┏━━
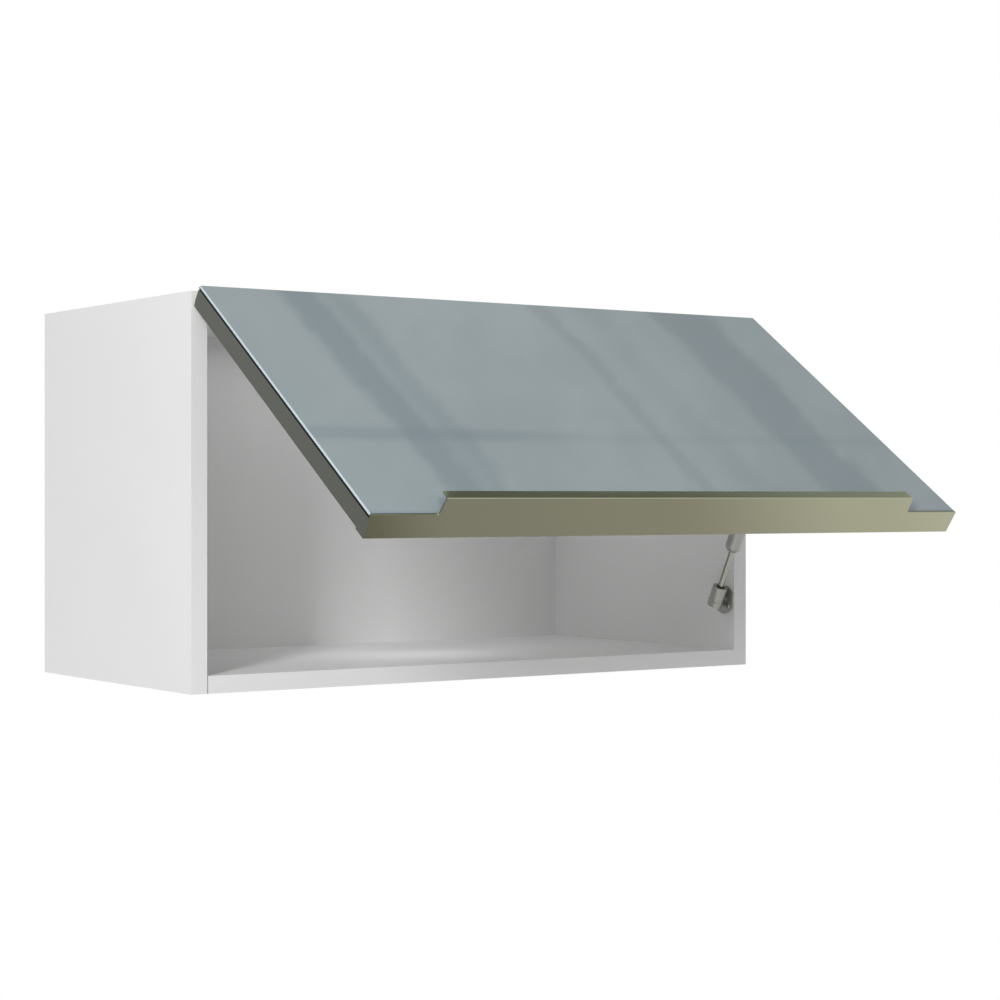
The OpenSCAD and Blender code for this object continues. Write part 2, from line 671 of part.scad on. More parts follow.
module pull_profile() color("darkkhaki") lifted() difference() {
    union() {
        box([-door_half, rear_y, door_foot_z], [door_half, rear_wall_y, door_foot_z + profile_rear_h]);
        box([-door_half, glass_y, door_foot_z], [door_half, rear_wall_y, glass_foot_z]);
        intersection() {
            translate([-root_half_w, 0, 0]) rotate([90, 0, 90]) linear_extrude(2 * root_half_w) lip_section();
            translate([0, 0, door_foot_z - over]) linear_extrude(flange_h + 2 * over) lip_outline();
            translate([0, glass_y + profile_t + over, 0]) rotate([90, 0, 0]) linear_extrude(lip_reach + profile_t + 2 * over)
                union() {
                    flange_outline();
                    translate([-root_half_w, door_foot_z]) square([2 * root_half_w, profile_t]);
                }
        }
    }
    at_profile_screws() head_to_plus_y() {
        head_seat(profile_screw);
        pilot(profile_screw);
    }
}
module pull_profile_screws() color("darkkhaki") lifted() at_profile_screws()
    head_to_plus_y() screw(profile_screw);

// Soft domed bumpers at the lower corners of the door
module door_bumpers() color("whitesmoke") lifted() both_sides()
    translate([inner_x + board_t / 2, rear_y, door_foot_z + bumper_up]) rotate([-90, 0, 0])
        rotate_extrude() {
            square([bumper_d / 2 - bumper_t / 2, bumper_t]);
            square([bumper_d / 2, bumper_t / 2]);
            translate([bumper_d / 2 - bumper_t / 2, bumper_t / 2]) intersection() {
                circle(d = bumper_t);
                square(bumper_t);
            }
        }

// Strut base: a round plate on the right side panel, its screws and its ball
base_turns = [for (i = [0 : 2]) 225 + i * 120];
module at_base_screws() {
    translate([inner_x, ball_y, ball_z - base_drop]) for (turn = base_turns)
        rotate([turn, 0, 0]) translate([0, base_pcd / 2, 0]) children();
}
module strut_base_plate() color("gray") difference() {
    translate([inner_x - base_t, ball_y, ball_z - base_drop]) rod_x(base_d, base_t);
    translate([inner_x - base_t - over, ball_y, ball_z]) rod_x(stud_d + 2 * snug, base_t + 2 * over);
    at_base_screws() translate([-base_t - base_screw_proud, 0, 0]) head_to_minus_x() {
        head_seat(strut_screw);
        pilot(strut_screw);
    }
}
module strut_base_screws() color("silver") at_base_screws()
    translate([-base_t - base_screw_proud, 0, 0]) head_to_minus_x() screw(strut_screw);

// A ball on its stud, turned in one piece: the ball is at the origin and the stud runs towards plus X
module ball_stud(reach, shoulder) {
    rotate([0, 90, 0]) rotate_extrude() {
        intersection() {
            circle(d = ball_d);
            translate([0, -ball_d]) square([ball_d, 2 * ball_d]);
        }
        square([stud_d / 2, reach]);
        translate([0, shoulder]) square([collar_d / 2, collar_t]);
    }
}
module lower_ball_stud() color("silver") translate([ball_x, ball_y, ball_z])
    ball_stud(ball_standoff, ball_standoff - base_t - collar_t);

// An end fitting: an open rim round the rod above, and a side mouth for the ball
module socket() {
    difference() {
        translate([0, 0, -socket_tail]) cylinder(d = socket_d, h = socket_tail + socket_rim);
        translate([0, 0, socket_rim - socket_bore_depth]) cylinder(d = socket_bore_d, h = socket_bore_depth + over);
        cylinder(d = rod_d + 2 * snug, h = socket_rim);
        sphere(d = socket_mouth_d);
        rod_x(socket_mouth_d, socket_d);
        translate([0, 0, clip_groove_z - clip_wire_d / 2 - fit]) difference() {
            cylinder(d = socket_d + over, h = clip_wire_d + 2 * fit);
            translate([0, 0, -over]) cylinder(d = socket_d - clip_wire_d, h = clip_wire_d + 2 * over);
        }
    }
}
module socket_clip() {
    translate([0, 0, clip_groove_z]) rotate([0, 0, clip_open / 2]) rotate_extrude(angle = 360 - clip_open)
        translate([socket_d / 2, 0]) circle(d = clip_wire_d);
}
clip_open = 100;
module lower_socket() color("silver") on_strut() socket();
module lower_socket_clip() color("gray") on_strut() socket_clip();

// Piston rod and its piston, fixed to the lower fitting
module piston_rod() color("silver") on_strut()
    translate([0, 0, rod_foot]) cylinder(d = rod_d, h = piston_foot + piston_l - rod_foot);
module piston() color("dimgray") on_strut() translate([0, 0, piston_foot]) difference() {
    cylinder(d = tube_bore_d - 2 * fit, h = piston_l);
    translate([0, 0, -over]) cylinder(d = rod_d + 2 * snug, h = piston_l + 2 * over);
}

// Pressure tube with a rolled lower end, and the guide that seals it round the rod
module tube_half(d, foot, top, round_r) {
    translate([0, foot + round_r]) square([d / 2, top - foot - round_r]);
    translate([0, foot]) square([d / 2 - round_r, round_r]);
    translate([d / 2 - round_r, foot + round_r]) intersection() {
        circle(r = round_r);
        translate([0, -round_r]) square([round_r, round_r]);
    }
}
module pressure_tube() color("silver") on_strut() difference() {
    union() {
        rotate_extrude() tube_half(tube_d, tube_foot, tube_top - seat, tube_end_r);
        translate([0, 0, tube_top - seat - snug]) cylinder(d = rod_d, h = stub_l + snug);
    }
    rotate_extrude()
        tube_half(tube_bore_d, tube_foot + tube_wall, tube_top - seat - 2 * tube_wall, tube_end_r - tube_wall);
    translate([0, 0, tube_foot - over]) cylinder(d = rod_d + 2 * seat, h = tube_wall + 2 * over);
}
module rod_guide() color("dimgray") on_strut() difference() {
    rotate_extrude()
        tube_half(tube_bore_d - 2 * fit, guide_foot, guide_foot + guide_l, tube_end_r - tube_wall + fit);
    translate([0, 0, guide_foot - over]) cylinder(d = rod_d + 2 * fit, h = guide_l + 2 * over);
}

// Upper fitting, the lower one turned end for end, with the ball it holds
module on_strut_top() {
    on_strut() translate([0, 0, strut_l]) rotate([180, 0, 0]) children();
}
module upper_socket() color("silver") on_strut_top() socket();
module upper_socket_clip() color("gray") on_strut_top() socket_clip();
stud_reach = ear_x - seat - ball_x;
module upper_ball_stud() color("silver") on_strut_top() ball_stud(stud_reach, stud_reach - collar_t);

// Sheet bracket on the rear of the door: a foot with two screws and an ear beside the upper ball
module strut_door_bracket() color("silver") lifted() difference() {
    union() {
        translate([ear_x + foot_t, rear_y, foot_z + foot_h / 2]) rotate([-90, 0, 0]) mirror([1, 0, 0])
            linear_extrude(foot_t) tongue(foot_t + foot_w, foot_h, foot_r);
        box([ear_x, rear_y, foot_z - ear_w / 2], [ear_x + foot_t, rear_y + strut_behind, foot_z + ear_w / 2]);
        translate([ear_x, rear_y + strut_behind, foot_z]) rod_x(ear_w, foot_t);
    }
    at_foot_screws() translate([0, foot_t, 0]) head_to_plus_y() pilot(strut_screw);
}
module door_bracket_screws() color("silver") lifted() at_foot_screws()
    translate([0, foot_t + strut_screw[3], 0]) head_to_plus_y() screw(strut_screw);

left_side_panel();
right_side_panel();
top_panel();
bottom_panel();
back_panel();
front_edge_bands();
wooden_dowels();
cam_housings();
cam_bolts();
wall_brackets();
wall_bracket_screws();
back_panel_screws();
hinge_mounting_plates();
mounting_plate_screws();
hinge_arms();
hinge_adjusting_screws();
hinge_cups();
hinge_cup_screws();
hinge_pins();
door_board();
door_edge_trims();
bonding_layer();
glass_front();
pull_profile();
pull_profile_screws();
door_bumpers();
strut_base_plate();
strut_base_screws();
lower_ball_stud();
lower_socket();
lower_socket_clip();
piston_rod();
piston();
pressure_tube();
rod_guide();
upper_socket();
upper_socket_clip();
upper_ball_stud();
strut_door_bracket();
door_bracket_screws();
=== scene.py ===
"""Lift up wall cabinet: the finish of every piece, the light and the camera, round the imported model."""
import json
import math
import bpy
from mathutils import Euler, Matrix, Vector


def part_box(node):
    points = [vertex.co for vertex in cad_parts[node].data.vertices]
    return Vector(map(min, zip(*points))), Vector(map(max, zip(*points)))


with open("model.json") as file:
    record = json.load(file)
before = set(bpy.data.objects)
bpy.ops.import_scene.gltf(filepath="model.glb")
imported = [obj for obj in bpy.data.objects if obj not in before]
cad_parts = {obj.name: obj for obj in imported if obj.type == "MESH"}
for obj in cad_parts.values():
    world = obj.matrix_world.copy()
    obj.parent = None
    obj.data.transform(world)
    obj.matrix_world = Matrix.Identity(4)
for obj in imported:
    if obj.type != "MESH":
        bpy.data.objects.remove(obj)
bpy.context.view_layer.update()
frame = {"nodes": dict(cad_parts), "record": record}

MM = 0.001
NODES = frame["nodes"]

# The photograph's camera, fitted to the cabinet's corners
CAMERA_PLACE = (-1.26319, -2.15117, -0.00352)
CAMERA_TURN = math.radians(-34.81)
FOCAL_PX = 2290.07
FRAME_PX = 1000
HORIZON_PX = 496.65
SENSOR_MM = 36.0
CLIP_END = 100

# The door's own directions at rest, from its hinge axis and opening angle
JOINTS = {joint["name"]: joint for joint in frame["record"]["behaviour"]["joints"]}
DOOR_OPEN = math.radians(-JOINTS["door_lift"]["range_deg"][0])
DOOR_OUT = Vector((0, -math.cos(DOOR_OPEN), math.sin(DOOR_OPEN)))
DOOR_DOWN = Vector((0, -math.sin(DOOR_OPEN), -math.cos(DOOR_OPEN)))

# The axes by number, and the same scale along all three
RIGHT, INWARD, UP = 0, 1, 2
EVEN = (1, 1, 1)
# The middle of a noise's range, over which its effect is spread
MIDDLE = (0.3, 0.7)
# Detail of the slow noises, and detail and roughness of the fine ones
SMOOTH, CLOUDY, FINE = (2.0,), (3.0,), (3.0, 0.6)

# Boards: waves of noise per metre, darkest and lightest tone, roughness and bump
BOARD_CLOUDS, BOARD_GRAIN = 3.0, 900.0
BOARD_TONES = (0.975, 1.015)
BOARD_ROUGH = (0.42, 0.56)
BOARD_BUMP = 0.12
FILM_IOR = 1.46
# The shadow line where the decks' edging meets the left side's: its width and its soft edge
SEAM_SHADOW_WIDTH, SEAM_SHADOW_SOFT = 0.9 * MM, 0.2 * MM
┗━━
» **TO BE DONE**: Gather, from the listing above, every line carrying the word "points".

» **REPLY TO THE TASK**:
    points = [vertex.co for vertex in cad_parts[node].data.vertices]
    return Vector(map(min, zip(*points))), Vector(map(max, zip(*points)))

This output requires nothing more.